Carolyn Ham ’08 recently published a journal article, “A Home by Any Other Name: Building an Understanding of Infection Prevention in Small Residential Care Facilities,” in the Public Policy & Aging Report. The article explores the unique infection prevention needs of small facilities. She also presented the research at the Gerontological Society of America’s annual scientific meeting in November.
Hanna Kregling ’11 has joined Nail Communications, an award-winning creative agency in Providence, R.I., as a senior creative. She’ll be focused on conceptual design and art direction for key clients, including the pet food brand Natural Balance. Previously she worked at agencies in the Boston and New York metropolitan areas, including Ogilvy, Allen & Gerritsen, and Momentum Worldwide. She majored in theatre arts at Puget Sound.
Ariel Downs ’12 graduated in May 2022 with her Doctor of Musical Arts degree in voice performance from the conservatory at the University of Missouri–Kansas City. Her research focused on the Pre-Raphaelite Aesthetics of Claude Debussy’s cantata “La damoiselle élue” and opera Pelléas et Mélisande. As part of her graduate work, she also produced, directed, and starred in a film of “La damoiselle élue,” which can be viewed on her website, arieldowns.com.
Darcy Nelson ’12 shared stories and songs as part of a TEDxWomen event in Denver. She hopes that her topic, “Music is Medicine,” helps lessen the stigma of talking about addiction and encourages people to explore healthy coping mechanisms like music and meditation. You can find her TEDx presentation on YouTube. She also has created a website, darcynelson.com/be-well, for people curious to explore connections among mind, body, and mood.
Herrera Environmental Consultants has hired Liza Holtz ’13 as an environmental designer, based in the firm’s Portland, Ore., office. A natural sciences major at Puget Sound, Liza recently earned a master’s in landscape architecture from the University of Oregon. She’s especially interested in the design and management of landscapes that are sustainable, inclusive, and meaningful.
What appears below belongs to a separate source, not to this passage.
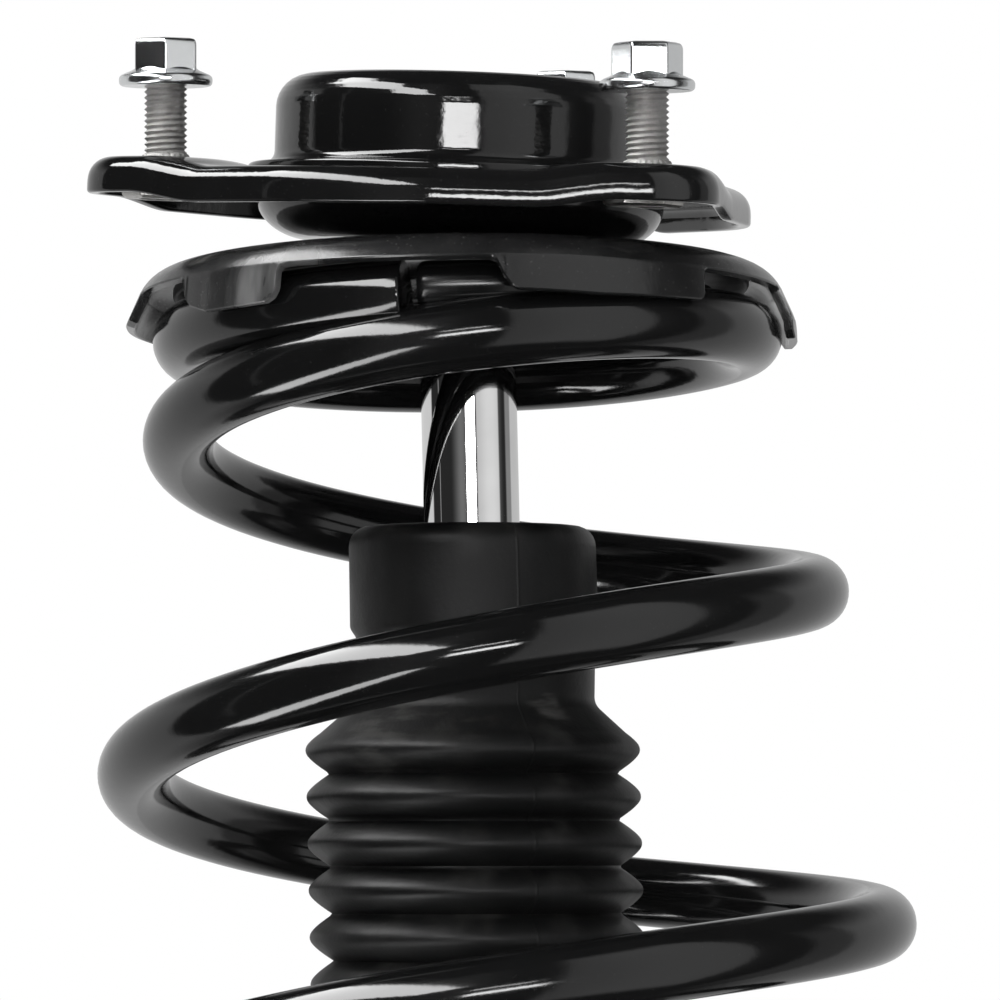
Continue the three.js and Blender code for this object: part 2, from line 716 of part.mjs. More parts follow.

Alicia Matz ’14, a Ph.D. student in classics at Boston University, is co-editor of a special issue of the journal Thersites on “There and Back Again: Tolkien and the Greco-Roman World.” Thersites bills itself as the “journal for transcultural presences and diachronic identities from antiquity to date.” Matz also contributed an essay to the issue, on “Ents, Sacred Groves, and the Cost of Descration.” Kathryn Stutz ’18, a Ph.D. student in classics at Johns Hopkins University, also contributed a paper to the issue, on “G.B. Smith’s ‘Elzevir Cicero’ and the Construction of Queer Immortality in Tolkien’s Mythopoeia.”
Zachary Hamilton ’15, who graduated with a degree in violin performance, released a new EP, You’re My Favorite. The short album includes an arrangement and accompanying video of the Scottish folk song “Loch Lomond,” which he wrote and performed for his senior recital. Zachary, who also has a master’s degree in viola from the Royal Conservatoire of The Hague, in the Netherlands, released a viola cover of comedian Bo Burnham’s comedy bit/song “Can’t Handle This (Kanye Rant).” Website: zacharyhamiltonmusic.com.
Michellie Hess ’16 graduated in November from the University of Glasgow in Scotland with a master’s degree in political communications. At Puget Sound, she was a politics and government major with a minor in French.